• What is asked
List each line of the data that holds the string "from".

• Data extract
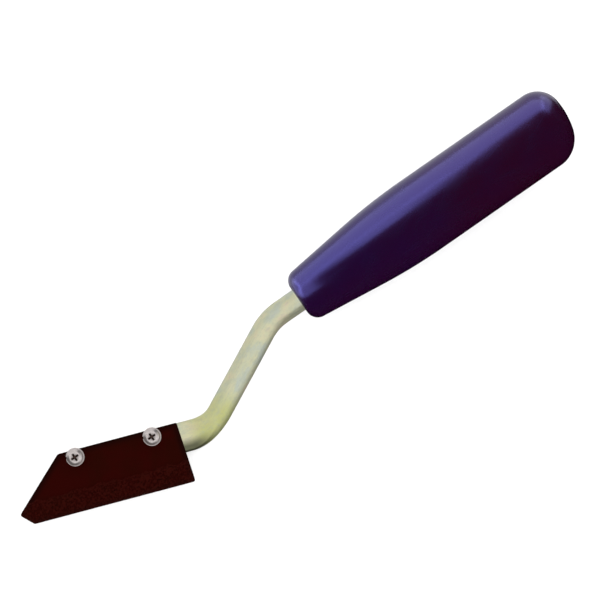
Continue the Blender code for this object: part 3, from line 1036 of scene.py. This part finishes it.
def buildWasher(name):
    bm = bmesh.new()
    bmesh.ops.create_grid(bm, x_segments=1, y_segments=1, size=0.5)
    wide = washer["outerRadius"] - washer["innerRadius"]
    bmesh.ops.scale(bm, verts=bm.verts, vec=(wide, washer["thickness"], 1))
    rotateAll(bm, math.pi / 2, "X")
    middle = (washer["outerRadius"] + washer["innerRadius"]) / 2
    lift = (washer["thickness"] - washer["spring"]) / 2
    bmesh.ops.translate(bm, verts=bm.verts, vec=(middle, 0, lift))
    slit = 2 * math.asin(washer["slit"] / 2 / middle)
    bmesh.ops.spin(
        bm,
        geom=bm.faces[:],
        cent=(0, 0, 0),
        axis=(0, 0, 1),
        angle=math.tau - slit,
        dvec=(0, 0, washer["spring"] / washer["sides"]),
        steps=washer["sides"],
    )
    piece = makeObject(bm, name, washer["smoothTo"])
    easeEdges(piece, washer["edge"])
    return piece


print("screws and washers")
metals = [bentRod]
for side, place in screwPlaces.items():
    head = bladeFrame @ Matrix.Translation((place, screw["inset"], screw["seatHeight"]))
    steel = brightSteel(side + "ScrewSteel", place, screw["seatHeight"])
    bladeScrew = buildScrew(side + "BladeScrew")
    fit(bladeScrew, head, side + "_screw", side + "_blade_screw", steel)
    seat = bladeFrame @ Matrix.Translation((place, screw["inset"], washer["height"]))
    spring = brightSteel(side + "WasherSteel", place, washer["height"])
    lockWasher = buildWasher(side + "LockWasher")
    fit(lockWasher, seat, side + "_washer", side + "_lock_washer", spring)
    metals += [bladeScrew, lockWasher]

# floor, lights and camera

view = {
    "distance": 1.4,
    "across": 0.2,  # how much of the level plane fits in the picture
    "middle": (0.0003, -0.00027),
    "roll": -34.85,
    "sensor": 36,
    "reach": 20,
}

studio = {
    "dome": 1.0,
    "floorReach": 3,
    "floorTone": 0.8,
    "floorFleck": 0.98,
    "gives": {"floor": "colour", "handle": "shine", "blade": "both", "metal": "both"},
}

# lean is the angle from straight up to the lit side of the tool, swing the one to the butt
lights = {  # what it lights, radiance, lean, spread and what differs from a usual softbox
    "floorWash": ("floor", 1.35, 0, 90, {}),
    "handleKey": ("handle", 2.25, 76, 50, {}),
    "handleNear": ("handle", 2.25, 45, 13, {"length": 0.118, "distance": 0.15, "along": 0.026}),
    "handleNearMiddle": ("handle", 2.25, 32, 13, {"length": 0.074, "distance": 0.15, "along": 0.025}),
    "handleNose": ("handle", 1.7, 46, 18, {"swing": -52, "length": 1.1}),
    "handleNoseNear": ("handle", 1.7, 16, 46, {"length": 0.06, "distance": 0.03, "along": -0.027}),
    "handleNoseSide": ("handle", 1.7, 85, 64, {"swing": -58, "length": 0.9}),
    "handleButt": ("handle", 1.6, 92, 54, {"swing": 56, "length": 0.35}),
    "handleRim": ("handle", 0.85, 136, 76, {}),
    "bladeKey": ("blade", 0.8, 62, 40, {}),
    "bladeFar": ("blade", 0.8, -82, 30, {}),
    "metalTop": ("metal", 0.66, -12, 90, {}),
    "metalLit": ("metal", 0.56, 68, 72, {}),
    "metalLitRim": ("metal", 0.6, 130, 50, {}),
    "metalFar": ("metal", 0.5, -76, 46, {"swing": 48}),
    "metalFarRim": ("metal", 0.2, -125, 50, {"swing": 30}),
}


def buildFloor():
    bm = bmesh.new()
    bmesh.ops.create_grid(bm, x_segments=1, y_segments=1, size=studio["floorReach"])
    floor = makeObject(bm, "floor")
    material, tree, shader = newFinish("paleFloor", Roughness=0.9)
    here = addNode(tree, "ShaderNodeTexCoord", {}, {}, "Object")
    paper = noiseOf(tree, here, 0.002, 3, 0.5)
    tone = studio["floorTone"]
    fleck = tone * studio["floorFleck"]
    colour = blendColours(tree, paper.ramp(0.3, 0.7), (tone, tone, tone, 1), (fleck, fleck, fleck, 1))
    feed(tree, shader, Base_Color=colour)
    floor.data.materials.append(material)
    floor.visible_glossy = False
    return floor


def softbox(name, pieces, gives, radiance, lean, spread, swing=0, length=1.8, distance=0.8, along=0.02):
    light = bpy.data.lights.new(name, "AREA")
    light.shape = "RECTANGLE"
    light.size = length
    light.size_y = 2 * distance * math.tan(turned(spread / 2))
    light.energy = radiance * math.pi * light.size * light.size_y
    lamp = bpy.data.objects.new(name, light)
    bpy.context.scene.collection.objects.link(lamp)
    tilt = Matrix.Rotation(-turned(lean), 4, "X") @ Matrix.Rotation(turned(swing), 4, "Y")
    middle = levelFrame @ Matrix.Translation((along, 0, 0))
    lamp.matrix_world = middle @ tilt @ Matrix.Translation((0, 0, distance))
    lamp.visible_glossy = gives != "colour"
    lamp.visible_diffuse = gives != "shine"
    lamp.visible_camera = False
    receivers = bpy.data.collections.new(name + "Receivers")
    for piece in pieces:
        receivers.objects.link(piece)
    lamp.light_linking.receiver_collection = receivers
    lamp.light_linking.blocker_collection = receivers


def lightDome():
    world = bpy.data.worlds.new("studio")
    bpy.context.scene.world = world
    world.use_nodes = True
    background = world.node_tree.nodes["Background"]
    background.inputs["Color"].default_value = (1, 1, 1, 1)
    background.inputs["Strength"].default_value = studio["dome"]
    world.cycles_visibility.glossy = False


def placeCamera():
    roll = Matrix.Rotation(turned(view["roll"]), 4, "Z")
    spot = Matrix.Translation((*view["middle"], view["distance"]))
    camera = bpy.data.cameras.new("camera")
    camera.sensor_width = view["sensor"]
    camera.lens = view["sensor"] * view["distance"] / view["across"]
    camera.clip_end = view["reach"]
    shooter = bpy.data.objects.new("camera", camera)
    bpy.context.scene.collection.objects.link(shooter)
    shooter.matrix_world = levelFrame @ spot @ roll
    bpy.context.scene.camera = shooter


print("studio")
floor = buildFloor()
placeCamera()
lightDome()
bpy.context.scene.view_settings.view_transform = "Standard"
lit = {"floor": [floor], "handle": [grip], "blade": [bladePlate, gritCoat], "metal": metals}
for name, (group, radiance, lean, spread, changes) in lights.items():
    softbox(name, lit[group], studio["gives"][group], radiance, lean, spread, **changes)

• The answer
Continue the Blender code for this object: part 3, from line 1036 of scene.py. This part finishes it.
# lean is the angle from straight up to the lit side of the tool, swing the one to the butt
lights = {  # what it lights, radiance, lean, spread and what differs from a usual softbox